▶ _RECORDED INFORMATION_
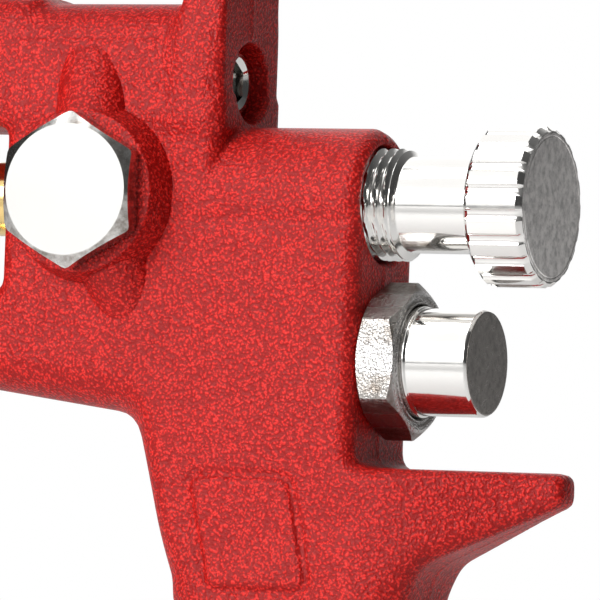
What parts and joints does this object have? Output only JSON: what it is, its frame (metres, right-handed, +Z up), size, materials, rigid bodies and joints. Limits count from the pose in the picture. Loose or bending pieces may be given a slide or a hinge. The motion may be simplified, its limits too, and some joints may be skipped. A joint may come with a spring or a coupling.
{
  "type": "airbrush gun",
  "caption": "Gravity-feed spray gun with a red textured cast body, top cup, hooked strap, side port plug, fluid knob, air valve cap and trigger.",
  "frame": {"origin": "peg point at the top of the hanging hook's inner bend", "axes": "+X to the gun's rear, parallel to the fluid needle; +Y to the gun's right side; +Z up along the cup's axis"},
  "size_m": [0.1598, 0.0904, 0.2854],
  "materials": {
    "red_paint": "textured",
    "nickel": "bright nickel plate",
    "polished_steel": "polished",
    "brass": "bright",
    "steel": "turned",
    "aluminium": "spun",
    "spring_steel": "drawn wire",
    "rubber": "matt",
    "nylon": "satin",
    "black_plastic": "satin"
  },
  "bodies": {
    "gun": {"gun_body": "red_paint", "side_port_plug": "nickel", "passage_plug": "nickel", "valve_cap_nut": "nickel", "valve_cap": "nickel", "valve_seat": "brass", "stem_gland": "brass", "needle_bush": "brass", "air_inlet": "nickel", "pivot_screw": "steel", "pivot_nut": "steel", "packing_nut": "brass", "needle_packing": "nylon", "fluid_nozzle": "steel", "air_baffle": "nylon", "cup_gasket": "nylon", "cup_stem": "steel", "cup": "aluminium", "strainer": "nylon", "knob_friction_ring": "nylon", "valve_nut_seal": "rubber", "stem_packing": "rubber", "needle_spring": "spring_steel", "valve_spring": "spring_steel"},
    "trigger_lever": {"trigger": "polished_steel"},
    "needle": {"needle_sleeve": "steel", "fluid_needle": "steel"},
    "air_valve": {"valve_stem": "steel", "valve_seal": "nylon"},
    "spring_thrust": {"spring_seat": "brass"},
    "fluid_control": {"knob_stem": "nickel", "fluid_knob": "nickel"},
    "shaping_cap": {"air_cap": "brass"},
    "slip_ring": {"ring_washer": "nylon"},
    "retaining_ring": {"cap_ring": "polished_steel"},
    "lid_packing": {"lid_seal": "rubber"},
    "lid": {"cup_lid": "black_plastic"},
    "vent": {"vent_cap": "black_plastic"}
  },
  "joints": [
    {"name": "trigger_pull", "type": "hinge", "parent": "gun", "child": "trigger_lever", "pos_m": [-0.0393, 0, -0.0212], "axis": [0, -1, 0], "range_deg": [0, 10], "stiffness_Nm_per_rad": 1.7, "springref_deg": -8.59},
    {"name": "needle_travel", "type": "slide", "parent": "gun", "child": "needle", "axis": [1, 0, 0], "range_m": [0, 0.00385], "deforming": ["needle_spring"]},
    {"name": "valve_travel", "type": "slide", "parent": "gun", "child": "air_valve", "axis": [1, 0, 0], "range_m": [0, 0.0073], "deforming": ["valve_spring"]},
    {"name": "knob_travel", "type": "slide", "parent": "gun", "child": "spring_thrust", "axis": [1, 0, 0], "range_m": [-0.00255, 0.0038], "deforming": ["needle_spring"]},
    {"name": "knob_turn", "type": "hinge", "parent": "spring_thrust", "child": "fluid_control", "pos_m": [0.0347, 0, -0.0422], "axis": [1, 0, 0], "range_deg": [-720, 1080]},
    {"name": "air_cap_turn", "type": "hinge", "parent": "gun", "child": "shaping_cap", "pos_m": [-0.0773, 0, -0.0422], "axis": [1, 0, 0], "range_deg": [-90, 90]},
    {"name": "ring_travel", "type": "slide", "parent": "gun", "child": "slip_ring", "axis": [-1, 0, 0], "range_m": [0, 0.0031]},
    {"name": "ring_turn", "type": "hinge", "parent": "slip_ring", "child": "retaining_ring", "pos_m": [-0.0773, 0, -0.0422], "axis": [-1, 0, 0], "range_deg": [0, 720]},
    {"name": "lid_travel", "type": "slide", "parent": "gun", "child": "lid_packing", "axis": [0, 0, 1], "range_m": [0, 0.0091]},
    {"name": "lid_turn", "type": "hinge", "parent": "lid_packing", "child": "lid", "pos_m": [-0.0577, 0, 0.0978], "axis": [0, 0, 1], "range_deg": [0, 1080]},
    {"name": "vent_turn", "type": "hinge", "parent": "lid", "child": "vent", "pos_m": [-0.0577, 0, 0.1038], "axis": [0, 0, 1], "range_deg": [0, 90]}
  ],
  "couplings": [
    {"joint": "needle_travel", "follows": "trigger_pull", "m_per_rad": 0.0217},
    {"joint": "valve_travel", "follows": "trigger_pull", "m_per_rad": 0.0414},
    {"joint": "knob_travel", "follows": "knob_turn", "m_per_rad": 0.00019894},
    {"joint": "ring_travel", "follows": "ring_turn", "m_per_rad": 0.00023873},
    {"joint": "lid_travel", "follows": "lid_turn", "m_per_rad": 0.00047746}
  ]
}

▶ _WRITTEN EXERCISE_
From the first line to the last, please quote the material above exactly.

▶ _THE REPLY_
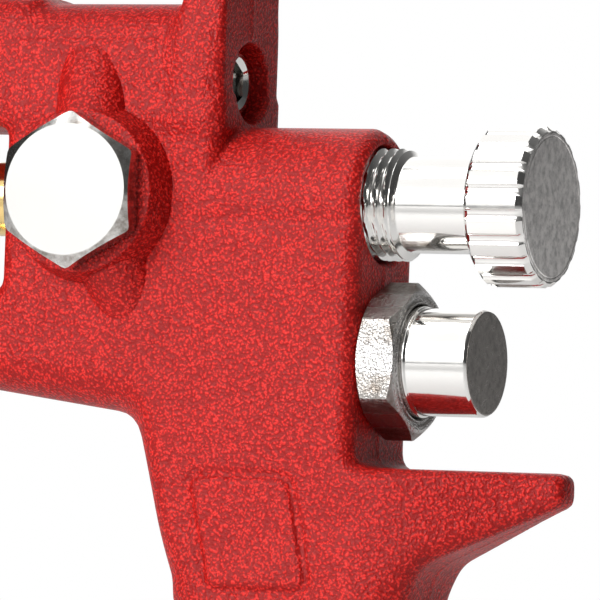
What parts and joints does this object have? Output only JSON: what it is, its frame (metres, right-handed, +Z up), size, materials, rigid bodies and joints. Limits count from the pose in the picture. Loose or bending pieces may be given a slide or a hinge. The motion may be simplified, its limits too, and some joints may be skipped. A joint may come with a spring or a coupling.
{
  "type": "airbrush gun",
  "caption": "Gravity-feed spray gun with a red textured cast body, top cup, hooked strap, side port plug, fluid knob, air valve cap and trigger.",
  "frame": {"origin": "peg point at the top of the hanging hook's inner bend", "axes": "+X to the gun's rear, parallel to the fluid needle; +Y to the gun's right side; +Z up along the cup's axis"},
  "size_m": [0.1598, 0.0904, 0.2854],
  "materials": {
    "red_paint": "textured",
    "nickel": "bright nickel plate",
    "polished_steel": "polished",
    "brass": "bright",
    "steel": "turned",
    "aluminium": "spun",
    "spring_steel": "drawn wire",
    "rubber": "matt",
    "nylon": "satin",
    "black_plastic": "satin"
  },
  "bodies": {
    "gun": {"gun_body": "red_paint", "side_port_plug": "nickel", "passage_plug": "nickel", "valve_cap_nut": "nickel", "valve_cap": "nickel", "valve_seat": "brass", "stem_gland": "brass", "needle_bush": "brass", "air_inlet": "nickel", "pivot_screw": "steel", "pivot_nut": "steel", "packing_nut": "brass", "needle_packing": "nylon", "fluid_nozzle": "steel", "air_baffle": "nylon", "cup_gasket": "nylon", "cup_stem": "steel", "cup": "aluminium", "strainer": "nylon", "knob_friction_ring": "nylon", "valve_nut_seal": "rubber", "stem_packing": "rubber", "needle_spring": "spring_steel", "valve_spring": "spring_steel"},
    "trigger_lever": {"trigger": "polished_steel"},
    "needle": {"needle_sleeve": "steel", "fluid_needle": "steel"},
    "air_valve": {"valve_stem": "steel", "valve_seal": "nylon"},
    "spring_thrust": {"spring_seat": "brass"},
    "fluid_control": {"knob_stem": "nickel", "fluid_knob": "nickel"},
    "shaping_cap": {"air_cap": "brass"},
    "slip_ring": {"ring_washer": "nylon"},
    "retaining_ring": {"cap_ring": "polished_steel"},
    "lid_packing": {"lid_seal": "rubber"},
    "lid": {"cup_lid": "black_plastic"},
    "vent": {"vent_cap": "black_plastic"}
  },
  "joints": [
    {"name": "trigger_pull", "type": "hinge", "parent": "gun", "child": "trigger_lever", "pos_m": [-0.0393, 0, -0.0212], "axis": [0, -1, 0], "range_deg": [0, 10], "stiffness_Nm_per_rad": 1.7, "springref_deg": -8.59},
    {"name": "needle_travel", "type": "slide", "parent": "gun", "child": "needle", "axis": [1, 0, 0], "range_m": [0, 0.00385], "deforming": ["needle_spring"]},
    {"name": "valve_travel", "type": "slide", "parent": "gun", "child": "air_valve", "axis": [1, 0, 0], "range_m": [0, 0.0073], "deforming": ["valve_spring"]},
    {"name": "knob_travel", "type": "slide", "parent": "gun", "child": "spring_thrust", "axis": [1, 0, 0], "range_m": [-0.00255, 0.0038], "deforming": ["needle_spring"]},
    {"name": "knob_turn", "type": "hinge", "parent": "spring_thrust", "child": "fluid_control", "pos_m": [0.0347, 0, -0.0422], "axis": [1, 0, 0], "range_deg": [-720, 1080]},
    {"name": "air_cap_turn", "type": "hinge", "parent": "gun", "child": "shaping_cap", "pos_m": [-0.0773, 0, -0.0422], "axis": [1, 0, 0], "range_deg": [-90, 90]},
    {"name": "ring_travel", "type": "slide", "parent": "gun", "child": "slip_ring", "axis": [-1, 0, 0], "range_m": [0, 0.0031]},
    {"name": "ring_turn", "type": "hinge", "parent": "slip_ring", "child": "retaining_ring", "pos_m": [-0.0773, 0, -0.0422], "axis": [-1, 0, 0], "range_deg": [0, 720]},
    {"name": "lid_travel", "type": "slide", "parent": "gun", "child": "lid_packing", "axis": [0, 0, 1], "range_m": [0, 0.0091]},
    {"name": "lid_turn", "type": "hinge", "parent": "lid_packing", "child": "lid", "pos_m": [-0.0577, 0, 0.0978], "axis": [0, 0, 1], "range_deg": [0, 1080]},
    {"name": "vent_turn", "type": "hinge", "parent": "lid", "child": "vent", "pos_m": [-0.0577, 0, 0.1038], "axis": [0, 0, 1], "range_deg": [0, 90]}
  ],
  "couplings": [
    {"joint": "needle_travel", "follows": "trigger_pull", "m_per_rad": 0.0217},
    {"joint": "valve_travel", "follows": "trigger_pull", "m_per_rad": 0.0414},
    {"joint": "knob_travel", "follows": "knob_turn", "m_per_rad": 0.00019894},
    {"joint": "ring_travel", "follows": "ring_turn", "m_per_rad": 0.00023873},
    {"joint": "lid_travel", "follows": "lid_turn", "m_per_rad": 0.00047746}
  ]
}